### Problem to solve
Write every record out again exactly as given.

═══ Dataset extract

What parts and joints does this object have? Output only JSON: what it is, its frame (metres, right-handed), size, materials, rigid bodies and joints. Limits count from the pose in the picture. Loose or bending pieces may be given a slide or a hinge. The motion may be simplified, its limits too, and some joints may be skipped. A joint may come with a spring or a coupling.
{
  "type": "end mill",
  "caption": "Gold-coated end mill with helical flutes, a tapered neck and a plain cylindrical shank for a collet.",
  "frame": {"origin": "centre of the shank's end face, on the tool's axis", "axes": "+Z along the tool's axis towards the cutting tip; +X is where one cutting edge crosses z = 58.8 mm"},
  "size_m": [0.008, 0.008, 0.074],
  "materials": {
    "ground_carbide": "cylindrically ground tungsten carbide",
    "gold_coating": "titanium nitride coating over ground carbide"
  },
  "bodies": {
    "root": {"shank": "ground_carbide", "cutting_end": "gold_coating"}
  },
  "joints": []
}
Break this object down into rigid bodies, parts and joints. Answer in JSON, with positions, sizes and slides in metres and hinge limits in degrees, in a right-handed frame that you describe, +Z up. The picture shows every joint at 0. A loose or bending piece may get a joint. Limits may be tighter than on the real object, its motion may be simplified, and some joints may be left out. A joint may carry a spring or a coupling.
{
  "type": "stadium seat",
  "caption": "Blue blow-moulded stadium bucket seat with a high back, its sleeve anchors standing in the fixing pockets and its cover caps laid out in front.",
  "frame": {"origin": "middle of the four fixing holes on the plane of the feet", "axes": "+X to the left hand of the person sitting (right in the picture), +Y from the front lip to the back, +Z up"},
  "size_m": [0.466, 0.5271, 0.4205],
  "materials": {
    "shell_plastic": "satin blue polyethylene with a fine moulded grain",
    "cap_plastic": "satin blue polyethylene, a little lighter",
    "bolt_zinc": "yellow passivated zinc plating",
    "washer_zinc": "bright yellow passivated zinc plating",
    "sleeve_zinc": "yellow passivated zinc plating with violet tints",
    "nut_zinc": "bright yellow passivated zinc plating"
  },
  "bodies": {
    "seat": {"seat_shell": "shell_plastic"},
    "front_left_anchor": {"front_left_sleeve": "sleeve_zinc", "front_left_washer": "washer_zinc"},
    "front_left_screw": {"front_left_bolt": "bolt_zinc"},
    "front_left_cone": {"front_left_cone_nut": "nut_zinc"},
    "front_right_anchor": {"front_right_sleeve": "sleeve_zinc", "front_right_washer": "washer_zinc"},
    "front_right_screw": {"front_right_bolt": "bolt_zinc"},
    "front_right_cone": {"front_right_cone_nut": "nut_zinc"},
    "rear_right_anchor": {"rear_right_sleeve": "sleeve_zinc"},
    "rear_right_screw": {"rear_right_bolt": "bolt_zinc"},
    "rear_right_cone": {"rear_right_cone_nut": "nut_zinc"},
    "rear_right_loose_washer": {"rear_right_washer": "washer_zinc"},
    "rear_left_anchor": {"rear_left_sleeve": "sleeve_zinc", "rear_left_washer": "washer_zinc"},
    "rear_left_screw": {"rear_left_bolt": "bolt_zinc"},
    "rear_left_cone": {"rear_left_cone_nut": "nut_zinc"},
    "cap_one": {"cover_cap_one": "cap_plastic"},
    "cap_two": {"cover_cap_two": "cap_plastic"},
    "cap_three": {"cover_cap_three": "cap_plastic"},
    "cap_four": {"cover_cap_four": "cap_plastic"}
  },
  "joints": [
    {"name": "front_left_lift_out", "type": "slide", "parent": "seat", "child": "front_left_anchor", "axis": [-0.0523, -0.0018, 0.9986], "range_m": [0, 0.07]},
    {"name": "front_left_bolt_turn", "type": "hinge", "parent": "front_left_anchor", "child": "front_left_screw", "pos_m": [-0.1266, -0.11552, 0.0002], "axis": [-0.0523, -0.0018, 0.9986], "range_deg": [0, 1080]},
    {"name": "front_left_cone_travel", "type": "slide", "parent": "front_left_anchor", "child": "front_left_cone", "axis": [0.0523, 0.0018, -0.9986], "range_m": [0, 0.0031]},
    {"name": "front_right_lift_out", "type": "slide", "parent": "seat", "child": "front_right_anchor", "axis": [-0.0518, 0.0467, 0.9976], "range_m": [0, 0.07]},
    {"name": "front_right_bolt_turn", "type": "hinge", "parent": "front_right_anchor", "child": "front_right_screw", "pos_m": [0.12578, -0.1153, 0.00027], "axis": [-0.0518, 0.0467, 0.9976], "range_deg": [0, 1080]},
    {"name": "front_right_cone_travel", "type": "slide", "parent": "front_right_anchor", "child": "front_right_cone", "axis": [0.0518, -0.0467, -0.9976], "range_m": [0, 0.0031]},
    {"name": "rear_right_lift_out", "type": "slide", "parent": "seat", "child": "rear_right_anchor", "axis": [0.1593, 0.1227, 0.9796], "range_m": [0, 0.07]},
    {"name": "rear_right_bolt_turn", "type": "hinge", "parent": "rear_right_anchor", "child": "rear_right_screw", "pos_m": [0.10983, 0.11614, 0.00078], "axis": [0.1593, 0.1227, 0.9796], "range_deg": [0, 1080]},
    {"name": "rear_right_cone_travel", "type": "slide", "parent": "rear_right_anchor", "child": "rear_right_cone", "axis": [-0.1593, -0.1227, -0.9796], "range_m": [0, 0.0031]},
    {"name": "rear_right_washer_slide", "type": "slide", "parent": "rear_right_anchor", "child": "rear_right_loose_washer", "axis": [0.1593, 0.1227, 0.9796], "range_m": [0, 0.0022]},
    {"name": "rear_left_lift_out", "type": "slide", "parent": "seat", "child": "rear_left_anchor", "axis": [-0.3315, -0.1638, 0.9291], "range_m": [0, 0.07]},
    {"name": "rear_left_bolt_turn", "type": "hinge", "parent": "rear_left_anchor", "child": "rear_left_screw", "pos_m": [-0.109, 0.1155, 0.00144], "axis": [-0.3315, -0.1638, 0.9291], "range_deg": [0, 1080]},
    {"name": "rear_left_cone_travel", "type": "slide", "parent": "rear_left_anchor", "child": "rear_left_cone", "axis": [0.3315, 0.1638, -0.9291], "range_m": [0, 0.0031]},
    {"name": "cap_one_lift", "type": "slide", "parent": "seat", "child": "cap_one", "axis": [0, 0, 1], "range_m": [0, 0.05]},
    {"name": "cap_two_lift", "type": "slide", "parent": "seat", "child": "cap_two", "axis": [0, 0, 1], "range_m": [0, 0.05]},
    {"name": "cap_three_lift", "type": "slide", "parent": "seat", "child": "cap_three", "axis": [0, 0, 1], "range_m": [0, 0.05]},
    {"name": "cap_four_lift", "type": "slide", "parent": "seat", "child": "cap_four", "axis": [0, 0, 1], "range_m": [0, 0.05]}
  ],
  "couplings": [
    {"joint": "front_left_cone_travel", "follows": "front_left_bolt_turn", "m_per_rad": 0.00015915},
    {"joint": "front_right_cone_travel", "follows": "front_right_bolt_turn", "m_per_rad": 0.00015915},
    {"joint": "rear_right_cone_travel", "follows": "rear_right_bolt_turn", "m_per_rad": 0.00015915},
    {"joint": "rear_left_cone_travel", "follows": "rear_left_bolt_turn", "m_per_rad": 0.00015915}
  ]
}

══════

### Exercise answer
What parts and joints does this object have? Output only JSON: what it is, its frame (metres, right-handed), size, materials, rigid bodies and joints. Limits count from the pose in the picture. Loose or bending pieces may be given a slide or a hinge. The motion may be simplified, its limits too, and some joints may be skipped. A joint may come with a spring or a coupling.
{
  "type": "end mill",
  "caption": "Gold-coated end mill with helical flutes, a tapered neck and a plain cylindrical shank for a collet.",
  "frame": {"origin": "centre of the shank's end face, on the tool's axis", "axes": "+Z along the tool's axis towards the cutting tip; +X is where one cutting edge crosses z = 58.8 mm"},
  "size_m": [0.008, 0.008, 0.074],
  "materials": {
    "ground_carbide": "cylindrically ground tungsten carbide",
    "gold_coating": "titanium nitride coating over ground carbide"
  },
  "bodies": {
    "root": {"shank": "ground_carbide", "cutting_end": "gold_coating"}
  },
  "joints": []
}
Break this object down into rigid bodies, parts and joints. Answer in JSON, with positions, sizes and slides in metres and hinge limits in degrees, in a right-handed frame that you describe, +Z up. The picture shows every joint at 0. A loose or bending piece may get a joint. Limits may be tighter than on the real object, its motion may be simplified, and some joints may be left out. A joint may carry a spring or a coupling.
{
  "type": "stadium seat",
  "caption": "Blue blow-moulded stadium bucket seat with a high back, its sleeve anchors standing in the fixing pockets and its cover caps laid out in front.",
  "frame": {"origin": "middle of the four fixing holes on the plane of the feet", "axes": "+X to the left hand of the person sitting (right in the picture), +Y from the front lip to the back, +Z up"},
  "size_m": [0.466, 0.5271, 0.4205],
  "materials": {
    "shell_plastic": "satin blue polyethylene with a fine moulded grain",
    "cap_plastic": "satin blue polyethylene, a little lighter",
    "bolt_zinc": "yellow passivated zinc plating",
    "washer_zinc": "bright yellow passivated zinc plating",
    "sleeve_zinc": "yellow passivated zinc plating with violet tints",
    "nut_zinc": "bright yellow passivated zinc plating"
  },
  "bodies": {
    "seat": {"seat_shell": "shell_plastic"},
    "front_left_anchor": {"front_left_sleeve": "sleeve_zinc", "front_left_washer": "washer_zinc"},
    "front_left_screw": {"front_left_bolt": "bolt_zinc"},
    "front_left_cone": {"front_left_cone_nut": "nut_zinc"},
    "front_right_anchor": {"front_right_sleeve": "sleeve_zinc", "front_right_washer": "washer_zinc"},
    "front_right_screw": {"front_right_bolt": "bolt_zinc"},
    "front_right_cone": {"front_right_cone_nut": "nut_zinc"},
    "rear_right_anchor": {"rear_right_sleeve": "sleeve_zinc"},
    "rear_right_screw": {"rear_right_bolt": "bolt_zinc"},
    "rear_right_cone": {"rear_right_cone_nut": "nut_zinc"},
    "rear_right_loose_washer": {"rear_right_washer": "washer_zinc"},
    "rear_left_anchor": {"rear_left_sleeve": "sleeve_zinc", "rear_left_washer": "washer_zinc"},
    "rear_left_screw": {"rear_left_bolt": "bolt_zinc"},
    "rear_left_cone": {"rear_left_cone_nut": "nut_zinc"},
    "cap_one": {"cover_cap_one": "cap_plastic"},
    "cap_two": {"cover_cap_two": "cap_plastic"},
    "cap_three": {"cover_cap_three": "cap_plastic"},
    "cap_four": {"cover_cap_four": "cap_plastic"}
  },
  "joints": [
    {"name": "front_left_lift_out", "type": "slide", "parent": "seat", "child": "front_left_anchor", "axis": [-0.0523, -0.0018, 0.9986], "range_m": [0, 0.07]},
    {"name": "front_left_bolt_turn", "type": "hinge", "parent": "front_left_anchor", "child": "front_left_screw", "pos_m": [-0.1266, -0.11552, 0.0002], "axis": [-0.0523, -0.0018, 0.9986], "range_deg": [0, 1080]},
    {"name": "front_left_cone_travel", "type": "slide", "parent": "front_left_anchor", "child": "front_left_cone", "axis": [0.0523, 0.0018, -0.9986], "range_m": [0, 0.0031]},
    {"name": "front_right_lift_out", "type": "slide", "parent": "seat", "child": "front_right_anchor", "axis": [-0.0518, 0.0467, 0.9976], "range_m": [0, 0.07]},
    {"name": "front_right_bolt_turn", "type": "hinge", "parent": "front_right_anchor", "child": "front_right_screw", "pos_m": [0.12578, -0.1153, 0.00027], "axis": [-0.0518, 0.0467, 0.9976], "range_deg": [0, 1080]},
    {"name": "front_right_cone_travel", "type": "slide", "parent": "front_right_anchor", "child": "front_right_cone", "axis": [0.0518, -0.0467, -0.9976], "range_m": [0, 0.0031]},
    {"name": "rear_right_lift_out", "type": "slide", "parent": "seat", "child": "rear_right_anchor", "axis": [0.1593, 0.1227, 0.9796], "range_m": [0, 0.07]},
    {"name": "rear_right_bolt_turn", "type": "hinge", "parent": "rear_right_anchor", "child": "rear_right_screw", "pos_m": [0.10983, 0.11614, 0.00078], "axis": [0.1593, 0.1227, 0.9796], "range_deg": [0, 1080]},
    {"name": "rear_right_cone_travel", "type": "slide", "parent": "rear_right_anchor", "child": "rear_right_cone", "axis": [-0.1593, -0.1227, -0.9796], "range_m": [0, 0.0031]},
    {"name": "rear_right_washer_slide", "type": "slide", "parent": "rear_right_anchor", "child": "rear_right_loose_washer", "axis": [0.1593, 0.1227, 0.9796], "range_m": [0, 0.0022]},
    {"name": "rear_left_lift_out", "type": "slide", "parent": "seat", "child": "rear_left_anchor", "axis": [-0.3315, -0.1638, 0.9291], "range_m": [0, 0.07]},
    {"name": "rear_left_bolt_turn", "type": "hinge", "parent": "rear_left_anchor", "child": "rear_left_screw", "pos_m": [-0.109, 0.1155, 0.00144], "axis": [-0.3315, -0.1638, 0.9291], "range_deg": [0, 1080]},
    {"name": "rear_left_cone_travel", "type": "slide", "parent": "rear_left_anchor", "child": "rear_left_cone", "axis": [0.3315, 0.1638, -0.9291], "range_m": [0, 0.0031]},
    {"name": "cap_one_lift", "type": "slide", "parent": "seat", "child": "cap_one", "axis": [0, 0, 1], "range_m": [0, 0.05]},
    {"name": "cap_two_lift", "type": "slide", "parent": "seat", "child": "cap_two", "axis": [0, 0, 1], "range_m": [0, 0.05]},
    {"name": "cap_three_lift", "type": "slide", "parent": "seat", "child": "cap_three", "axis": [0, 0, 1], "range_m": [0, 0.05]},
    {"name": "cap_four_lift", "type": "slide", "parent": "seat", "child": "cap_four", "axis": [0, 0, 1], "range_m": [0, 0.05]}
  ],
  "couplings": [
    {"joint": "front_left_cone_travel", "follows": "front_left_bolt_turn", "m_per_rad": 0.00015915},
    {"joint": "front_right_cone_travel", "follows": "front_right_bolt_turn", "m_per_rad": 0.00015915},
    {"joint": "rear_right_cone_travel", "follows": "rear_right_bolt_turn", "m_per_rad": 0.00015915},
    {"joint": "rear_left_cone_travel", "follows": "rear_left_bolt_turn", "m_per_rad": 0.00015915}
  ]
}